··· DATASET EXCERPT

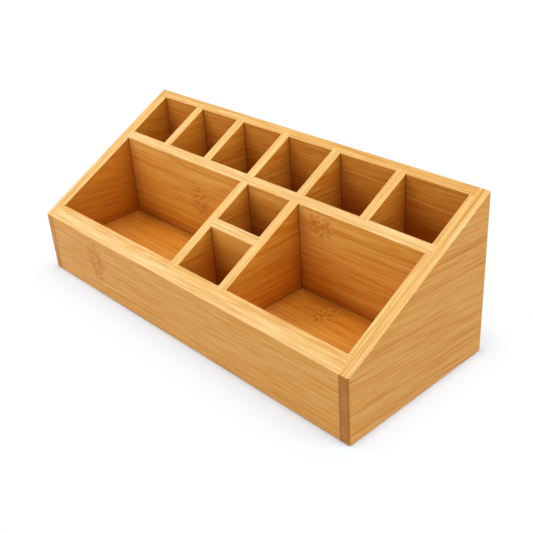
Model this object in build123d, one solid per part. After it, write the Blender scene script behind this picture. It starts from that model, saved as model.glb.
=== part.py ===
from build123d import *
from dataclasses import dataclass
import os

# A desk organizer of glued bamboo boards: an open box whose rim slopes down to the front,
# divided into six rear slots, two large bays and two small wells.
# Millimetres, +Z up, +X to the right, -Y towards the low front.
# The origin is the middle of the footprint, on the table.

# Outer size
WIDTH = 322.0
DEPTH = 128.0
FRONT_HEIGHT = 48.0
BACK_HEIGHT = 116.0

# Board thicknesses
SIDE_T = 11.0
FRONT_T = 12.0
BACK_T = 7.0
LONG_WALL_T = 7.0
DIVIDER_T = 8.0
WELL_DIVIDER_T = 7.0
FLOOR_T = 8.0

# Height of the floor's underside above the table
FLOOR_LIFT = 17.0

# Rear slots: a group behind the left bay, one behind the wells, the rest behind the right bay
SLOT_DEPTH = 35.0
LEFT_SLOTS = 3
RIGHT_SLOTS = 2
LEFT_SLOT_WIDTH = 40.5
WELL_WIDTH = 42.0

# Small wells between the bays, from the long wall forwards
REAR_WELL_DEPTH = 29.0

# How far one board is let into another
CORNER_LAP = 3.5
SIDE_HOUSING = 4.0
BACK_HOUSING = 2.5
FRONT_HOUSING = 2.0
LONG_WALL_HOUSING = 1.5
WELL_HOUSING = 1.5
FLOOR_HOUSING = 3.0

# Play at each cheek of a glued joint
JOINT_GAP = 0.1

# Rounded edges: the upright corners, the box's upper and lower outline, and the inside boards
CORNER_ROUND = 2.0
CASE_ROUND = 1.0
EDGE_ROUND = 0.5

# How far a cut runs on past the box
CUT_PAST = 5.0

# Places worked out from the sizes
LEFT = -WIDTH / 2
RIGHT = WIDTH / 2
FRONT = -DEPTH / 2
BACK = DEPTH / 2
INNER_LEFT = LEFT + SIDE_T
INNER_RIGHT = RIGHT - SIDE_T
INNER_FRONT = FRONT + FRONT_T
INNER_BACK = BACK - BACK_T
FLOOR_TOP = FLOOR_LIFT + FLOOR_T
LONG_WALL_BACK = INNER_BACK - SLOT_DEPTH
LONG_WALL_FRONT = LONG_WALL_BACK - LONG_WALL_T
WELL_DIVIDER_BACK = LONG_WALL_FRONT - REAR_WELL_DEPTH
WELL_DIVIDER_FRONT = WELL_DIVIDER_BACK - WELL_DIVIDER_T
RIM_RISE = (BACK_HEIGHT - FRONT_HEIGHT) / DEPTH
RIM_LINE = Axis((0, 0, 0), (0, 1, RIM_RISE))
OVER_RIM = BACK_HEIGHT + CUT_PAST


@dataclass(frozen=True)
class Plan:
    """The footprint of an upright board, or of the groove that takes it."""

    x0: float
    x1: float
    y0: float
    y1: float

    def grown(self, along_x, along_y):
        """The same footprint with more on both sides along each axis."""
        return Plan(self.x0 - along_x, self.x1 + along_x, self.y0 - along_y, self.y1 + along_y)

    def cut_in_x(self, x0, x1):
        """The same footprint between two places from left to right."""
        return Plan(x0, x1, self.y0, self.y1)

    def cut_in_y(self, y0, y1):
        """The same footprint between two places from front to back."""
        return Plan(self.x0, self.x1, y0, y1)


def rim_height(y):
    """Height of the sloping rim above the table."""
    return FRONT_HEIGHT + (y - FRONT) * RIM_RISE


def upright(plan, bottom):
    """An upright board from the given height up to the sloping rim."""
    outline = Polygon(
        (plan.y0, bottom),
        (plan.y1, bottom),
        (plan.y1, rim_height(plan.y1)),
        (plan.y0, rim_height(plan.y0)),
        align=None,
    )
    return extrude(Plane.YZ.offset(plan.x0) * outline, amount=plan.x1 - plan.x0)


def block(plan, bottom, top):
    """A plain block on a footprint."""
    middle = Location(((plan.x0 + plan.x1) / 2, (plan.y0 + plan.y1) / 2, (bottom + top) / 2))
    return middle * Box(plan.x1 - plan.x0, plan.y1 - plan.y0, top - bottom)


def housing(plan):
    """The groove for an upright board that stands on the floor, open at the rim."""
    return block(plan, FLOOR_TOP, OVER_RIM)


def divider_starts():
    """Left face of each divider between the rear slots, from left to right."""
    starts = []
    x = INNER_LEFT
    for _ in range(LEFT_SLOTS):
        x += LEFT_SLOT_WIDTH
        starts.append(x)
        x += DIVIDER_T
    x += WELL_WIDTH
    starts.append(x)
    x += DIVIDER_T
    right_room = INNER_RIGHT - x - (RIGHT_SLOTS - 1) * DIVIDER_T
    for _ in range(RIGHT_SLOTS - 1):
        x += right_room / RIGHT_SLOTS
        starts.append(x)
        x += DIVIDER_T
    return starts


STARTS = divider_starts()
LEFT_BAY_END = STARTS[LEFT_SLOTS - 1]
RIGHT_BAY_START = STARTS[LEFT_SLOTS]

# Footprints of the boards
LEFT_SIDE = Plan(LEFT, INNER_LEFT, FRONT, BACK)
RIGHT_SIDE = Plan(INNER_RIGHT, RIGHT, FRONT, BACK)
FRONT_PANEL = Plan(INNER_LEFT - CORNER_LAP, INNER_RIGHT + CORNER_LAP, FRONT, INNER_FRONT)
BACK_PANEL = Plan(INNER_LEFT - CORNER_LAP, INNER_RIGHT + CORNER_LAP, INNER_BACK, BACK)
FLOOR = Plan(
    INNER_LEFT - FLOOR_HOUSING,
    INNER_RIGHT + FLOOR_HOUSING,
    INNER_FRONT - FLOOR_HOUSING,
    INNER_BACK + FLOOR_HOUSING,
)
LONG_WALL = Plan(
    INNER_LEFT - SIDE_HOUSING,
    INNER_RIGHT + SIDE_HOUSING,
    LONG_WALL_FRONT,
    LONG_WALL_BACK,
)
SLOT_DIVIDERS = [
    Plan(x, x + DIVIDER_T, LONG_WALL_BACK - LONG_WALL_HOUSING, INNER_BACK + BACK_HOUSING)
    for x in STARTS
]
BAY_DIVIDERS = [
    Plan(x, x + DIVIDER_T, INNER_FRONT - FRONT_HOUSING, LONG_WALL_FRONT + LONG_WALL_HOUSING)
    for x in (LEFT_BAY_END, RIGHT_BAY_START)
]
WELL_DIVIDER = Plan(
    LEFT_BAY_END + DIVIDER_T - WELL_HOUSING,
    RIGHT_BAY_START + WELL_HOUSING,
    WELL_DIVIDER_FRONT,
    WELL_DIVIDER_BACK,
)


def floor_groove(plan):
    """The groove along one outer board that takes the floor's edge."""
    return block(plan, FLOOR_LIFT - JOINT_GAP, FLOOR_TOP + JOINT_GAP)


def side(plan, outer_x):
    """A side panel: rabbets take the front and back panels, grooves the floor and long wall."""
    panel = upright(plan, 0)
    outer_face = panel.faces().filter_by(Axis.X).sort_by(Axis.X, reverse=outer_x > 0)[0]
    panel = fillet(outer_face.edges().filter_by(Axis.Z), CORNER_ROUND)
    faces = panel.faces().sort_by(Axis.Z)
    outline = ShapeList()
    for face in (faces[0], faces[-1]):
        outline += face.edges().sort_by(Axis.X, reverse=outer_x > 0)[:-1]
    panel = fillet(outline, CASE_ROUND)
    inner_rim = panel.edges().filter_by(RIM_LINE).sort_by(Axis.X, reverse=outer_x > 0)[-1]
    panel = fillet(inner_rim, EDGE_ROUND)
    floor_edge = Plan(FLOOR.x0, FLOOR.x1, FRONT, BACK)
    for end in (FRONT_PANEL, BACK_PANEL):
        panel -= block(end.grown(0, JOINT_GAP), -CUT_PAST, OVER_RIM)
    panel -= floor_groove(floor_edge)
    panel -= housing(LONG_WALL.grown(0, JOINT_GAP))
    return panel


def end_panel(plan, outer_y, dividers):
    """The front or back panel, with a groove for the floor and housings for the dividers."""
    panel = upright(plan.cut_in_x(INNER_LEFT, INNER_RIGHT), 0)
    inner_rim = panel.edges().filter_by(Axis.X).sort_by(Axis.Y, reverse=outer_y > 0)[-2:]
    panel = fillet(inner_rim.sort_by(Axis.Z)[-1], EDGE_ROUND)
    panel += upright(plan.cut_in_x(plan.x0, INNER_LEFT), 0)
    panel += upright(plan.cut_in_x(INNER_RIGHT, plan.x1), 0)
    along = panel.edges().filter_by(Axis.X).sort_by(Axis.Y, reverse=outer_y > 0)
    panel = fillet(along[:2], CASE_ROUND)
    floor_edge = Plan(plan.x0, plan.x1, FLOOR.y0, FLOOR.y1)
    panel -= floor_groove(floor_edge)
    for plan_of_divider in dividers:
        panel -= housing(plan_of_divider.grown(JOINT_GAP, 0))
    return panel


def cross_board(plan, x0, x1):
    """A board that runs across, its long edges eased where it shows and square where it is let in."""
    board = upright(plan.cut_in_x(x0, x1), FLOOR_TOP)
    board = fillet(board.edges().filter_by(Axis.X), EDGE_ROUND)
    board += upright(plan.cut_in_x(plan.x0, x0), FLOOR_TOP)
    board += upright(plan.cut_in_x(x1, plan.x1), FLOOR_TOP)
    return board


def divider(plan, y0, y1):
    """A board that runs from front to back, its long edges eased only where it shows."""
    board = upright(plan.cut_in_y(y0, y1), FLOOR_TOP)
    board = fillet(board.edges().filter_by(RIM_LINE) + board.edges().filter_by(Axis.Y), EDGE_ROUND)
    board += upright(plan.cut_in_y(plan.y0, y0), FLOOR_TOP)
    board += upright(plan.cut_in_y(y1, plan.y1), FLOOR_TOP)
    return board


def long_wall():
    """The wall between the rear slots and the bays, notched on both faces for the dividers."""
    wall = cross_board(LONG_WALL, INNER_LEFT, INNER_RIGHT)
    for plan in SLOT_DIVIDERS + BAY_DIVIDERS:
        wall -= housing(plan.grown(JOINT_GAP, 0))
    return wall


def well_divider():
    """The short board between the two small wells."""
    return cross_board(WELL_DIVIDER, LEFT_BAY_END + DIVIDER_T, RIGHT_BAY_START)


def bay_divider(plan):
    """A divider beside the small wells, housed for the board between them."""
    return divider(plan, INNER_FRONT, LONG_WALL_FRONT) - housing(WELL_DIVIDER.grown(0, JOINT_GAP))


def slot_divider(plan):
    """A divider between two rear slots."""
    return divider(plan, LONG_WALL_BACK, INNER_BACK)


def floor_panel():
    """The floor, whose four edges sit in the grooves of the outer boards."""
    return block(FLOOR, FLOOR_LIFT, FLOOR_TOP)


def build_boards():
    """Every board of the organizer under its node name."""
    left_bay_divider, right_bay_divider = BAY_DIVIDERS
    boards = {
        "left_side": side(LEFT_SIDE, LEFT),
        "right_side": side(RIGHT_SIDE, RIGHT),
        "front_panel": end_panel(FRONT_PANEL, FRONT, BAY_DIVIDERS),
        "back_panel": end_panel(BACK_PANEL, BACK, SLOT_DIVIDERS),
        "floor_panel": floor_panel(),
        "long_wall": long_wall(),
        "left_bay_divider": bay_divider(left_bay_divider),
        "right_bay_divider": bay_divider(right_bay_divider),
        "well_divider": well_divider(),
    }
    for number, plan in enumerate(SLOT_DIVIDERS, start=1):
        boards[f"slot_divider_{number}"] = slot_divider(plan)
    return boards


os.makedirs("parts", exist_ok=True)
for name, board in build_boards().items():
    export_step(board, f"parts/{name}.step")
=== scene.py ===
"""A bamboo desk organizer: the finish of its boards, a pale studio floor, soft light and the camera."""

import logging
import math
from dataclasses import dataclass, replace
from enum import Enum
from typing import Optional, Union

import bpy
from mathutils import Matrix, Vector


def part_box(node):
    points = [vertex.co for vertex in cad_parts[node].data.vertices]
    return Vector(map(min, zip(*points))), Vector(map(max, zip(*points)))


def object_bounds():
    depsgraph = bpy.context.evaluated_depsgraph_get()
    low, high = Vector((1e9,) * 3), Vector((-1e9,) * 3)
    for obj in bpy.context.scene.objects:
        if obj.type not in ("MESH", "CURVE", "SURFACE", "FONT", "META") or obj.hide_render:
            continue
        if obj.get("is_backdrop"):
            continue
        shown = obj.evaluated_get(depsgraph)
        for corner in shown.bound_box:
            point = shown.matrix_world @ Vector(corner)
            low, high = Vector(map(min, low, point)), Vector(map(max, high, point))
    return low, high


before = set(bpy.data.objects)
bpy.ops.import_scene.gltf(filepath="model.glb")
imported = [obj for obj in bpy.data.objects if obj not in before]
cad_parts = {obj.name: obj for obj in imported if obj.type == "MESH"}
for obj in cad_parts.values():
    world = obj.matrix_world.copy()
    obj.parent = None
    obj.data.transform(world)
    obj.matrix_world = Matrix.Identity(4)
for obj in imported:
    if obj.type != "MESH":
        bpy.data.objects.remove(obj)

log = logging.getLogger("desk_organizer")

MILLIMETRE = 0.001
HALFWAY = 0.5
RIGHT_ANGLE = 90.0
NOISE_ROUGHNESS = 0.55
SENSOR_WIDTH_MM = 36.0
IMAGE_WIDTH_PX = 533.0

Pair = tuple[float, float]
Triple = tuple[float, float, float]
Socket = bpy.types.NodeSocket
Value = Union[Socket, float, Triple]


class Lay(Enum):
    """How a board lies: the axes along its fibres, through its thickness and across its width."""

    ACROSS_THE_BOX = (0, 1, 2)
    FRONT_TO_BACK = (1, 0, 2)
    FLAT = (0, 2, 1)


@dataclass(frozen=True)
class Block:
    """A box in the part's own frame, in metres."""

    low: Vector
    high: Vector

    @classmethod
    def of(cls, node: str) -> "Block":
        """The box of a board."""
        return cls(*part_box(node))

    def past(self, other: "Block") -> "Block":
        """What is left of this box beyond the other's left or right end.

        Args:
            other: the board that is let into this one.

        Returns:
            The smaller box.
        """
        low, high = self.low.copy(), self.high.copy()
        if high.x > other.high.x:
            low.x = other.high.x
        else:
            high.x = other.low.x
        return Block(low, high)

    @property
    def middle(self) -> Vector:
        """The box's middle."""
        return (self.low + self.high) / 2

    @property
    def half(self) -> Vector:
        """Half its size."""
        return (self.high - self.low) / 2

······

*WORK REQUIRED*
Extract exactly the run of lines beginning at the line with "for number, plan" and ending at the line with "Value = Union[Socket, float, Triple]", including both ends and nothing beyond them.

*CORRECT RESULT*
    for number, plan in enumerate(SLOT_DIVIDERS, start=1):
        boards[f"slot_divider_{number}"] = slot_divider(plan)
    return boards


os.makedirs("parts", exist_ok=True)
for name, board in build_boards().items():
    export_step(board, f"parts/{name}.step")
=== scene.py ===
"""A bamboo desk organizer: the finish of its boards, a pale studio floor, soft light and the camera."""

import logging
import math
from dataclasses import dataclass, replace
from enum import Enum
from typing import Optional, Union

import bpy
from mathutils import Matrix, Vector


def part_box(node):
    points = [vertex.co for vertex in cad_parts[node].data.vertices]
    return Vector(map(min, zip(*points))), Vector(map(max, zip(*points)))


def object_bounds():
    depsgraph = bpy.context.evaluated_depsgraph_get()
    low, high = Vector((1e9,) * 3), Vector((-1e9,) * 3)
    for obj in bpy.context.scene.objects:
        if obj.type not in ("MESH", "CURVE", "SURFACE", "FONT", "META") or obj.hide_render:
            continue
        if obj.get("is_backdrop"):
            continue
        shown = obj.evaluated_get(depsgraph)
        for corner in shown.bound_box:
            point = shown.matrix_world @ Vector(corner)
            low, high = Vector(map(min, low, point)), Vector(map(max, high, point))
    return low, high


before = set(bpy.data.objects)
bpy.ops.import_scene.gltf(filepath="model.glb")
imported = [obj for obj in bpy.data.objects if obj not in before]
cad_parts = {obj.name: obj for obj in imported if obj.type == "MESH"}
for obj in cad_parts.values():
    world = obj.matrix_world.copy()
    obj.parent = None
    obj.data.transform(world)
    obj.matrix_world = Matrix.Identity(4)
for obj in imported:
    if obj.type != "MESH":
        bpy.data.objects.remove(obj)

log = logging.getLogger("desk_organizer")

MILLIMETRE = 0.001
HALFWAY = 0.5
RIGHT_ANGLE = 90.0
NOISE_ROUGHNESS = 0.55
SENSOR_WIDTH_MM = 36.0
IMAGE_WIDTH_PX = 533.0

Pair = tuple[float, float]
Triple = tuple[float, float, float]
Socket = bpy.types.NodeSocket
Value = Union[Socket, float, Triple]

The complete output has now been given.